"It's rotating!"
Kana was watching a video of ATP synthase.
"It's a molecular motor," Rei explained. "Proton flow makes it rotate and produce ATP."
Milia showed her notebook. "100 rotations per second"
"That fast?" Kana was surprised.
"Embedded in the mitochondrial inner membrane. The engine of life."
Rei drew a diagram. "The electron transport chain pumps protons into the intermembrane space."
"Like a pump."
"Exactly. Proton pump. Using energy to create concentration gradient."
Kana thought. "Normally it flows from high to low, but you're pumping it up the opposite way."
"Yes. But that gradient becomes the energy source."
Milia wrote an equation. "ΔG = RTln(c2/c1) + zFΔΨ"
"Chemical potential and electrical potential," Rei explained. "The difference between both is the proton-motive force."
"Difficult..." Kana murmured.
"Simply put, it's like a dam," Rei compared. "The electron transport chain pumps up water. ATP synthase is the waterwheel."
"The water drop generates power."
"Correct. Proton flow makes it rotate. That rotational energy synthesizes ATP."
Kana began to understand. "It's indirect."
"Yes. You don't make ATP directly from nutrients. First create proton gradient, then use it to make ATP."
Milia showed a note. "Chemiosmotic theory: Peter Mitchell, 1978 Nobel Prize"
"At first it wasn't believed," Rei said. "Why bother using protons?"
"Why?"
"Control and coupling," Rei explained. "Different metabolic pathways can be integrated through proton gradient."
Kana wrote in her notebook. "Like a common currency."
"Good metaphor. Proton gradient is energy's common currency."
"Same mechanism in chloroplasts?"
"Exactly. Pump protons across thylakoid membrane to make ATP."
Milia supplemented. "Bacteria too, prokaryotes too."
"All life uses this principle," Rei said. "Universal mechanism."
Kana suddenly thought. "What if the pump breaks?"
"Death," Rei said quietly. "Without ATP, life activities stop."
"That important."
"Cyanide is poison because it stops the electron transport chain. Can't create proton gradient."
Milia nodded sadly.
"But what's the efficiency?" Kana asked. "Is it perfect?"
"About 40%," Rei answered. "The rest becomes heat."
"That's wasteful."
"But more efficient than car engines. And it works at room temperature."
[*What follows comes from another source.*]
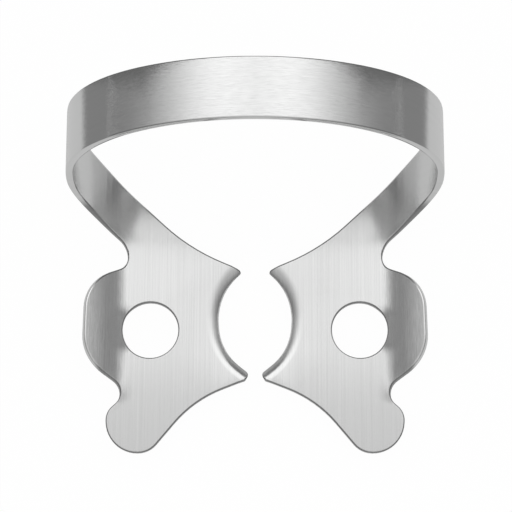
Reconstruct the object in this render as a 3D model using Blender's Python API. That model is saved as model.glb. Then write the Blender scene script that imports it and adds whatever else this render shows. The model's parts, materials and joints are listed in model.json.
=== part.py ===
"""Rubber dam clamp: one stamped sheet of spring steel, folded into two jaws and a bow.

The half sheet is drawn flat. In the flat pattern x runs from the middle of the bite gap, along the jaw
and the leg, to the top of the bow, and y runs from the line of the forceps holes towards the bow. Each
point of the pattern is then carried onto the folded shape, the sheet gets its thickness and rounded
rim, and the half is mirrored. Sizes are in millimetres. The clamp stands on z = 0 under its middle.
"""

import math

import bmesh
import bpy
from mathutils import Vector
from mathutils.geometry import delaunay_2d_cdt

MM = 0.001

# Sheet
SHEET_THICKNESS = 0.55
EDGE_ROUNDING = 0.11

# Folded shape, at mid sheet
FOLD_LINE_X = 8.65
LOWER_BEND_RADIUS = 4.3
BOW_RISE = 11.85
BOW_LEAN = math.radians(2.9)

# Band of the bow
BAND_FRONT_Y = 9.83
BAND_WIDTH = 4.11
BAND_SHOULDER_X = 30.5

# Leg between the bow and the jaw
LEG_FRONT_X = 13.62
LEG_FRONT_RADIUS = 10.4
LEG_REAR_X = 13.85
LEG_REAR_FLARE = 0.59
LEG_REAR_RADIUS = 11.9
LEG_INNER_X = 4.6
LEG_INNER_Y = 5.91
LEG_INNER_RADIUS = 14.3

# Forceps hole
HOLE_X = 7.46
HOLE_DIAMETER = 4.0

# Notch between the leg and the wing
REAR_NOTCH_LEG_X = 9.23
REAR_NOTCH_LEG_Y = 6.16
REAR_NOTCH_LEG_RADIUS = 1.8
REAR_NOTCH_WING_X = 9.07
REAR_NOTCH_WING_Y = 4.71
REAR_NOTCH_WING_RADIUS = 0.95

# Wing beside the hole, bent up
WING_REAR_X = 12.02
WING_REAR_Y = 3.37
WING_REAR_RADIUS = 3.2
WING_FRONT_X = 12.13
WING_FRONT_Y = -2.27
WING_FRONT_RADIUS = 3.1
WING_BEND_RADIUS = 3.0
WING_ANGLE = math.radians(32.0)
WING_EASE_RADIUS = 11.0
WING_FLAT_REAR_Y = 5.66
WING_FULL_REAR_Y = 4.56
WING_FULL_FRONT_Y = -4.04
WING_FLAT_FRONT_Y = -5.24

# Notch between the wing and the tail lobe
FRONT_NOTCH_X = 8.86
FRONT_NOTCH_Y = -4.41
FRONT_NOTCH_RADIUS = 1.03

# Tail lobe
TAIL_OUTER_X = 10.55
TAIL_OUTER_Y = -5.84
TAIL_OUTER_RADIUS = 1.3
TAIL_END_X = 10.36
TAIL_END_Y = -8.76
TAIL_END_RADIUS = 2.24
TAIL_INNER_X = 7.42
TAIL_INNER_Y = -8.72
TAIL_INNER_RADIUS = 1.7

# Long curved side from the tail lobe to the front prong
FRONT_SIDE_X = 4.3
FRONT_SIDE_Y = -5.0
FRONT_SIDE_RADIUS = 8.4

# Prongs, as the corners that their tips are rounded from
FRONT_PRONG_X = 0.25
FRONT_PRONG_Y = -3.41
FRONT_PRONG_RADIUS = 0.34
REAR_PRONG_X = 1.0
REAR_PRONG_Y = 4.42
REAR_PRONG_RADIUS = 0.15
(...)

Kana was impressed. "Amazing."
Rei continued. "ATP synthase structure is also beautiful. F1 part and F0 part."
"F1 is the head, F0 is the shaft," Milia drew.
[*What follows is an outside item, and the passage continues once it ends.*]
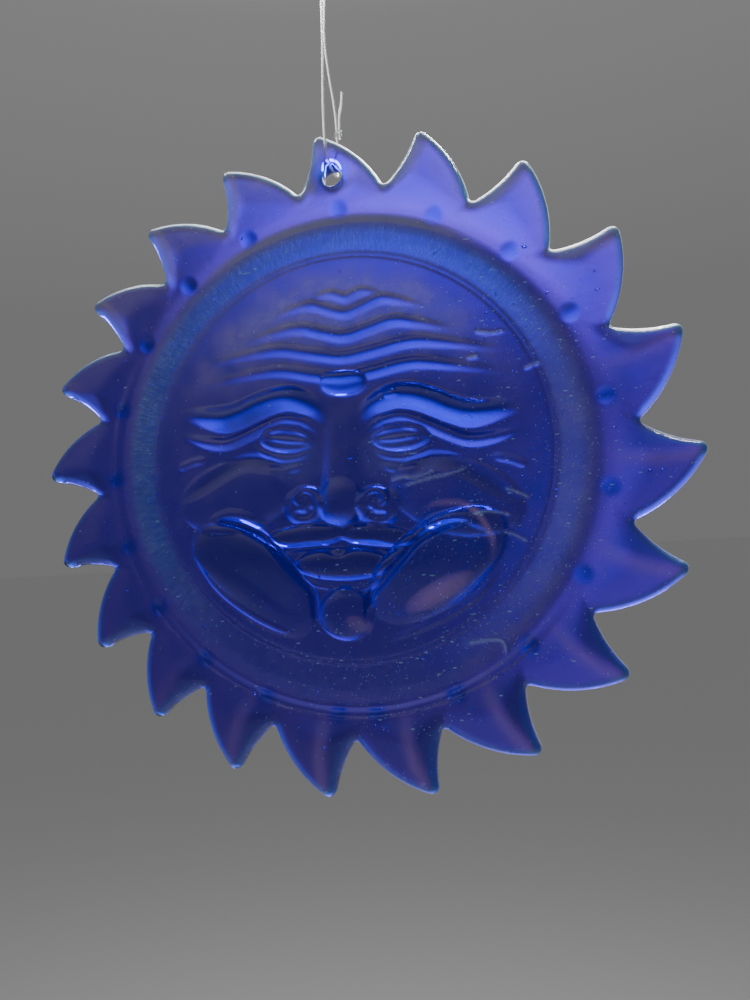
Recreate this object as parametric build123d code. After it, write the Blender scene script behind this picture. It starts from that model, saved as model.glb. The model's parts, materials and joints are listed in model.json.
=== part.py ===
from build123d import *
import os
from math import asin, cos, degrees, radians, sin, tan

# Pressed-glass sun face suncatcher on a loop of clear line, in millimetres.
#
# The origin is the top inside of the hanging loop, where a hook bears. +Z is up, and the face looks
# along -Y. The sun is drawn flat first: u to the right and v up as seen from the front, with the
# relief's height h towards the viewer, and then stood up behind the line's lower end.

# Sun outline
tip_radius = 65.0  # centre of the sun to the ray tips
ray_count = 20
valley_radius = 0.827 * tip_radius
tip_to_next_valley = 13.8  # degrees, along the ray's bulging side
valley_to_tip = 360 / ray_count - tip_to_next_valley  # degrees, along its hollow side
ray_spread = 4.5  # degrees by which the pressed rays drift from even spacing
ray_spread_from = 74.5  # degrees clockwise from the top, where that drift passes zero
ray_turn = 1.2  # degrees that turn the rays so that the hole is at the top
bulge = 1.9  # sagitta of a ray's bulging side
hollow = 0.9  # sagitta of its hollow side
tip_rounding = 1.4
valley_rounding = 0.7

# Sun thickness: heights from the mid-plane of the rays
ray_half_thickness = 2.2
edge_rounding = 1.2
ray_crown = 1.3  # height of the soft crest along each ray
foot_radius = 0.745 * tip_radius
foot_height = 0.8  # the back foot stands this far behind the rays
band_outer_radius = 0.75 * tip_radius
band_inner_radius = 0.60 * tip_radius
band_height = 2.9
band_bevel = 0.5
foot_bevel = 0.3
face_edge_height = 2.5
face_dome = 2.0  # rise of the face's field from its edge to its middle

# Face relief
face_tilt = 4.0  # degrees clockwise that the face sits off the hole's plumb line
wrinkle_radius = 0.95
wrinkles = ((30.2, 6.0), (27.6, 14.5), (23.8, 18.5), (19.4, 25.0), (15.2, 27.0))  # v, half width
wrinkle_hump = 1.3
brow_radius = 1.5
eye_spacing = 11.1
eye_height = 3.8

# Hanging hole
hole_distance = 56.4  # centre of the sun to the hole
hole_radius = 2.0
hole_land = 2.4  # length of its plain wall
flare_radius = 3.7  # of its rounded mouths

# Hanging line
line_diameter = 0.5
line_drop = 40.0  # loop's top inside to the line's middle in the hole
line_clearance = 0.05
loop_half_width = 1.5  # at the hook
strand_stand_off = 5.2  # of each strand from the rays' mid-plane, beside the top ray
knot_bottom = -30.3
knot_top = -28.5
knot_radius = 0.95
knot_rounding = 0.3
tag_offset = 0.6

line_radius = line_diameter / 2
hole_z = -line_drop + line_radius + line_clearance - hole_radius
sun_z = hole_z - hole_distance


def ray_angle(even_angle):
    """Turns an angle on evenly spaced rays into the angle on the pressed sun, clockwise from the top."""
    return even_angle + ray_spread * sin(radians(even_angle - ray_spread_from)) + ray_turn


def polar(radius, angle):
    """A point of the flat sun, from its radius and its angle clockwise from the top."""
    return Vector(radius * sin(radians(angle)), radius * cos(radians(angle)))


def side(start, end, sagitta):
    """An arc from start to end that bows out to the left of its chord by sagitta, or right if negative."""
    chord = end - start
    left = Vector(-chord.Y, chord.X).normalized()
    return ThreePointArc(start, (start + end) * 0.5 + left * sagitta, end)


def sun_outline():
    """The flat outline of the twenty curved rays, with rounded tips and valleys."""
    step = 360 / ray_count
    sides = []
    for k in range(ray_count):
        tip = polar(tip_radius + 0.8, ray_angle(k * step))
        valley_before = polar(valley_radius, ray_angle(k * step - valley_to_tip))
        valley_after = polar(valley_radius, ray_angle(k * step + tip_to_next_valley))
        sides.append(side(valley_before, tip, -hollow))
        sides.append(side(tip, valley_after, bulge))
    outline = make_face(Wire(sides))
    corners = outline.vertices()
    middle = (tip_radius + valley_radius) / 2
    tips = [c for c in corners if Vector(c).length > middle]
    outline = fillet(tips, tip_rounding)
    valleys = [c for c in outline.vertices() if Vector(c).length < valley_radius + 0.05]
    return fillet(valleys, valley_rounding)


def field_height(radius):
    """Height of the face's domed field at a distance from the centre."""
    return face_edge_height + face_dome * (1 - (radius / band_inner_radius) ** 2)


def disc(radius, low, high):
    return extrude(Pos(0, 0, low) * Circle(radius), high - low)


def ellipsoid(u, v, half_u, half_v, height, turn=0.0):
    """A rounded swelling on the face's field, height above the field at its middle."""
    base = field_height((u * u + v * v) ** 0.5)
    ball = scale(Sphere(1), (half_u, half_v, height + 1.0))
    return Pos(u, v, base - 1.0) * Rot(0, 0, turn) * ball


def arc_radii(path):
    """The largest arc that each corner of a path leaves room for."""
    runs = [(b - a).length for a, b in zip(path, path[1:])]
    radii = []
    for i in range(1, len(path) - 1):
        turn = (path[i] - path[i - 1]).get_angle(path[i + 1] - path[i])
        radii.append(0.45 * min(runs[i - 1], runs[i]) / tan(radians(turn / 2)))
    return radii


def tube(path, radius):
    """A round tube along straight runs joined by tangent arcs, and its centre line."""
    centre_line = FilletPolyline(path, radius=arc_radii(path))
    section = Plane(centre_line @ 0, z_dir=centre_line % 0) * Circle(radius)
    return sweep(section, centre_line), centre_line


def bead(points, radius):
    """A round bead laid along points (u, v) of the face's field, with its ends running down into it."""
    path = []
    for i, (u, v) in enumerate(points):
        at_end = i in (0, len(points) - 1)
        sink = 1.3 * radius if at_end else 0.35 * radius
        path.append(Vector(u, v, field_height((u * u + v * v) ** 0.5) - sink))
    return tube(path, radius)[0]


def face_relief():
    """The solids that stand on the face's field, in the face's own upright frame."""
    solids = []
    for v, half_width in wrinkles:
        wave = [(-half_width, v - 1.0), (-half_width / 2, v + wrinkle_hump), (0, v)]
        wave += [(half_width / 2, v + wrinkle_hump), (half_width, v - 1.0)]
        solids.append(bead(wave, wrinkle_radius))
    for hand in (-1, 1):
        brow = ((4.5, 9.6), (12, 12.0), (22, 10.6), (31, 6.6))
        solids.append(bead([(hand * u, v) for u, v in brow], brow_radius))
        solids.append(ellipsoid(hand * eye_spacing, eye_height, 5.8, 2.1, 1.6))
        solids.append(ellipsoid(hand * 21, -6.0, 8.0, 4.5, 1.6, turn=hand * 15))
        solids.append(ellipsoid(hand * 7.6, -10.0, 3.6, 3.2, 3.2))
        solids.append(ellipsoid(hand * 17, -24.0, 14.5, 5.6, 2.6, turn=hand * 38))
    solids.append(ellipsoid(0, 0.5, 2.9, 10.5, 2.8))
    solids.append(ellipsoid(0, -9.6, 4.8, 4.4, 5.2))
    solids.append(ellipsoid(0, -17.3, 12.0, 1.9, 2.2))
    solids.append(ellipsoid(0, -20.8, 8.6, 2.5, 2.4))
    solids.append(ellipsoid(0, -29.2, 5.6, 5.2, 2.6))
    return solids


def crest_swelling(distance, angle, width, height):
    """A low round swelling on a ray's front, height above the ray's flat at its middle."""
    ball_radius = (width * width + height * height) / (2 * height)
    top = ray_half_thickness + height
    root = degrees(asin((ball_radius - height - 0.8) / ball_radius))
    cap = Sphere(ball_radius, arc_size1=root, align=(Align.CENTER, Align.CENTER, Align.MAX))
    centre = polar(distance, angle)
    return Pos(centre.X, centre.Y, top) * cap


def ray_crest(k):
    """The soft crest along one ray: a broad swelling at its foot and a smaller one towards its tip."""
    step = 360 / ray_count
    foot_angle = ray_angle(k * step + (tip_to_next_valley - valley_to_tip) / 2)
    tip_angle = ray_angle(k * step + 2.2)
    return [
        crest_swelling(0.82 * tip_radius, foot_angle, 5.0, ray_crown),
        crest_swelling(0.90 * tip_radius, tip_angle, 2.6, 0.6 * ray_crown),
    ]


def hanging_hole():
    """The tool that cuts the hole, with a flare at each mouth."""
    land = hole_land / 2
    reach = ray_half_thickness + ray_crown + 1.0
    flare_out = flare_radius + (reach - ray_half_thickness)
    profile = Polyline(
        (0, -reach), (flare_out, -reach), (hole_radius, -land), (hole_radius, land), (flare_out, reach), (0, reach),
        close=True,
    )
    tool = revolve(Plane.XZ * make_face(profile), Axis.Z)
    return Pos(0, hole_distance, 0) * tool


def domed_field():
    """The face's field: a disc inside the ring band whose front is a shallow dome."""
    rim = (band_inner_radius, face_edge_height)
    crown = (0, face_edge_height + face_dome)
    half_way = (band_inner_radius / 2, field_height(band_inner_radius / 2))
    profile = Polyline(rim, (band_inner_radius, 0), (0, 0), crown) + ThreePointArc(crown, half_way, rim)
    return revolve(Plane.XZ * make_face(profile), Axis.Z)


def sun_glass():
    """The one-piece glass casting: rays, ring band, face, back foot and hanging hole."""
    plate = extrude(Pos(0, 0, -ray_half_thickness) * sun_outline(), 2 * ray_half_thickness)
    sun = fillet(plate.faces().filter_by(Axis.Z).edges(), edge_rounding)
    sun += [swelling for k in range(ray_count) for swelling in ray_crest(k)]
    foot = disc(foot_radius, -ray_half_thickness - foot_height, 0)
    sun += chamfer(foot.edges().group_by(Axis.Z)[0], foot_bevel)
    band = disc(band_outer_radius, 0, band_height)
    sun += chamfer(band.edges().group_by(Axis.Z)[-1], band_bevel)
    sun -= disc(band_inner_radius, face_edge_height - 1.0, band_height + 5.0)
    sun += domed_field()
    for relief in face_relief():
        sun += Rot(0, 0, -face_tilt) * relief
    sun -= hanging_hole()
    return Pos(0, 0, sun_z) * Rot(90, 0, 0) * sun


def line_route():
    """The line's route from the knot's top, over the hook, down through the hole and up to the knot."""
    back = strand_stand_off
    return [
        (0, back, knot_top),
        (0, back, -24.6),
        (-0.6, 3.6, -17.5),
        (-0.9, 2.2, -10.5),
        (-0.4, 1.6, -4.8),
        (0, loop_half_width, line_radius),
        (0, -loop_half_width, line_radius),
        (0, -1.9, -5.3),
        (0.1, -3.0, -14.0),
        (0, -4.9, -26.0),
        (0, -5.6, -33.0),
        (0, -5.5, -37.2),
        (0, -3.3, -line_drop),
        (0, 3.2, -line_drop),
        (0, 5.3, -37.3),
        (0, back, -33.8),
        (0, back, knot_bottom),
    ]


def tag_route():
    """The cut end's route, from the knot's top up and away behind the strand."""
    back = strand_stand_off
    return [
        (tag_offset, back, knot_top),
        (tag_offset, back, -25.6),
        (1.2, 5.9, -22.4),
        (1.3, 6.4, -19.4),
    ]


def line_tube(points, name):
    """A length of the line along its route, with its arcs' radii and its volume checked in print."""
    path = [Vector(*p) for p in points]
    solid, centre_line = tube(path, line_radius)
    ratio = solid.volume / (Circle(line_radius).area * centre_line.length)
    print(name, "length", round(centre_line.length, 2), "volume over section times length", round(ratio, 4))
    print(name, "arc radii", [round(r, 2) for r in arc_radii(path)])
    return solid


def line_knot():
    knot = Cylinder(knot_radius, knot_top - knot_bottom)
    knot = fillet(knot.edges().filter_by(GeomType.CIRCLE), knot_rounding)
    return Pos(tag_offset / 2, strand_stand_off, (knot_top + knot_bottom) / 2) * knot


os.makedirs("parts", exist_ok=True)
export_step(sun_glass(), "parts/sun_glass.step")
export_step(line_tube(line_route(), "hanging_line"), "parts/hanging_line.step")
export_step(line_tube(tag_route(), "line_tag_end"), "parts/line_tag_end.step")
export_step(line_knot(), "parts/line_knot.step")
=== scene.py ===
import json
from math import cos, hypot, pi, radians, sin, tanh

import bmesh
import bpy
import numpy as np
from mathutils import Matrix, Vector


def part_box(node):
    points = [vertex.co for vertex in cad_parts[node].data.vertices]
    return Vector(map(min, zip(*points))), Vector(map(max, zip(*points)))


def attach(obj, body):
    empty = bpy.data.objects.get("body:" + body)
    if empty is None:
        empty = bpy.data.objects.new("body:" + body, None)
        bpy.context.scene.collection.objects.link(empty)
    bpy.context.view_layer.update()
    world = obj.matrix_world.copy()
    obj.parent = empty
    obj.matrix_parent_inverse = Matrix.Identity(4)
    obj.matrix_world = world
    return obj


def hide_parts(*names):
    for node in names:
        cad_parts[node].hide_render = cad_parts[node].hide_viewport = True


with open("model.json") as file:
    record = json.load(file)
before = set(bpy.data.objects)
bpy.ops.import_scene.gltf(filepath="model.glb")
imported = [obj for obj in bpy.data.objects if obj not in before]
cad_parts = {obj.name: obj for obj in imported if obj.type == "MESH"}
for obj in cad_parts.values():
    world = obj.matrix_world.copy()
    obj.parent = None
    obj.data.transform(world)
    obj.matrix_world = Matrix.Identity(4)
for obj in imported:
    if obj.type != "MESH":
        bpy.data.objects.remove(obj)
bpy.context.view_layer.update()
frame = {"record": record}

import openvdb
from mathutils import Matrix, Vector

# A cobalt pressed-glass sun on a loop of clear line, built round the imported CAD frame.
#
# Blender objects are in metres, in the CAD's frame: +Z up, and the face looks along -Y. The glass is
# first worked out flat, in millimetres: u to the right and v up from the sun's centre as seen from
# the front, and h towards the viewer from the mid-plane of the rays.

MM = 0.001
rng = np.random.default_rng(7)

# ---- The frame's own places -------------------------------------------------------------------

glass_low, glass_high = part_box("sun_glass")
mounts = {mount["name"]: mount for mount in frame["record"]["mounts"]}
sun_centre = Vector((0, 0, mounts["back_face"]["pos_m"][2]))
tip_radius = (glass_high.x - glass_low.x) / 2 / MM

# ---- Sun outline, in millimetres and degrees clockwise from the top ------------------------------

corner_radius = tip_radius + 0.83  # of a ray's tip before it is rounded
ray_count = 20
ray_step = 360 / ray_count
valley_radius = 0.827 * tip_radius
tip_to_next_valley = 13.8  # degrees, along the ray's bulging side
valley_to_tip = ray_step - tip_to_next_valley  # degrees, along its hollow side
ray_spread = 4.5  # degrees that rays stray at most from even spacing
ray_spread_from = 74.5
ray_turn = 1.2
bulge = 1.9  # how far a ray's bulging side bows out from its chord
hollow = 0.9  # how far its hollow side bows in
tip_rounding = 2.1
valley_rounding = 0.9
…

"F0 is the proton pathway. When protons pass through, it rotates."
"That rotation transfers to F1, joining ADP and phosphate."
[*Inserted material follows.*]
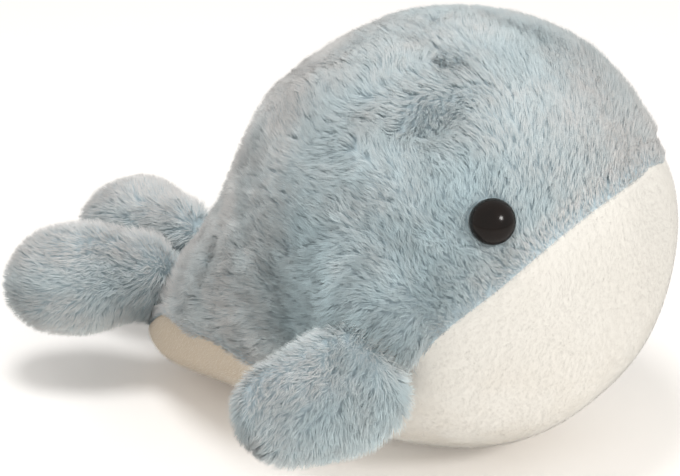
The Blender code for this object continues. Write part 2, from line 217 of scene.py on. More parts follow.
# Where the pile changes: how much, and the limits between which the change grows. They are places along
# the body, how far the cloth faces up, radii of a limb's root with a minus, or turns from a limb's root.
changes = {
    "combTurns": (1, -50 * mm, 30 * mm),  # from up the forehead to back towards the tail
    "combSwirls": (0.42, -60 * mm, 10 * mm),
    "combFins": (1, -1.9, -1.2),
    "tousledBack": (1, -60 * mm, 0),
    "tousledSide": (1, -0.9, -0.3),
    # painted light: the pile that faces up is made paler, as the light from above would make it
    "paleTopPaintedLight": (0.5, 0.1, 0.9),
    "paleTail": (0.6, 20 * mm, 80 * mm),
    "paleNose": (0.7, 35 * mm, 85 * mm),
    # painted light: the nose is made brighter, as the key lamp from the right lights it; it fades out where
    # the pile faces up
    "paintedLightNose": (2.0, 20 * mm, 75 * mm),
    "paintedLightNoseTop": (0.85, 0.1, 0.8),
    # painted light: the pile that faces down is made brighter, lifting the shade below
    "paintedLightUnder": (0.7, 0.1, 0.5),
    # painted shade: the tousled rear flank is made darker, except where it faces down, as it turns from the
    # light
    "paintedShadeFlank": (1.1, -0.35, 0.05),
    # painted shade: the pile that faces up is made a little darker, offsetting the top lamp
    "paintedShadeTop": (0.25, 0.2, 0.8),
    # painted shade: the cream pile turns tan towards the tail, where the tail's shade falls on the underside
    "paintedShadeUnderTail": (1, 25 * mm, 100 * mm),
    "paintedLightHollow": (2.2, -2.8, -1.4),  # painted light behind and above a fin, lifting the shade in the hollow there
    "paintedLightHollowBack": (1, -10 * mm, 25 * mm),
    "longFins": (1, -1.7, -1.2),
    "longFold": (0.35, -1.35, -1.05),  # over the crease above a fin
    "longAboveSeam": (1, 0, 20 * mm),
    "limbRoot": (1, -radians(125), -radians(80)),
    # painted light: on a limb too, the pile that faces up is made paler
    "paleLimbTopPaintedLight": (0.6, 0.2, 0.9),
    "paleFinTip": (0.35, radians(110), radians(150)),
    # painted shade: a fluke's tip is made darker, as it turns away from the light
    "paintedShadeFlukeTip": (2.9, radians(105), radians(150)),
}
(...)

Kana watched the video again. "Like a machine."
"Biological machine," Rei smiled. "But more precise than artificial ones."
"It works as a single molecule?"
"Yes. One ATP synthase functions independently."
Milia showed a note. "About 300 ATP per second"
"From one molecule, that many?" Kana was surprised.
"In the whole cell, hundreds of millions per second," Rei said. "Working continuously without rest."
"The mission of proton pumps," Kana murmured.
"The mission that supports life," Rei answered.
Milia looked outside the window. Breathing. That's proof that in mitochondria throughout the body, protons are flowing and ATP synthase is rotating.
"Invisible, but I can feel it," Kana said.
"Yes. Life moves through invisible rotations."
The three sat quietly. Inside their bodies, at this very moment, trillions of proton pumps fulfill their mission. To live is to keep rotating.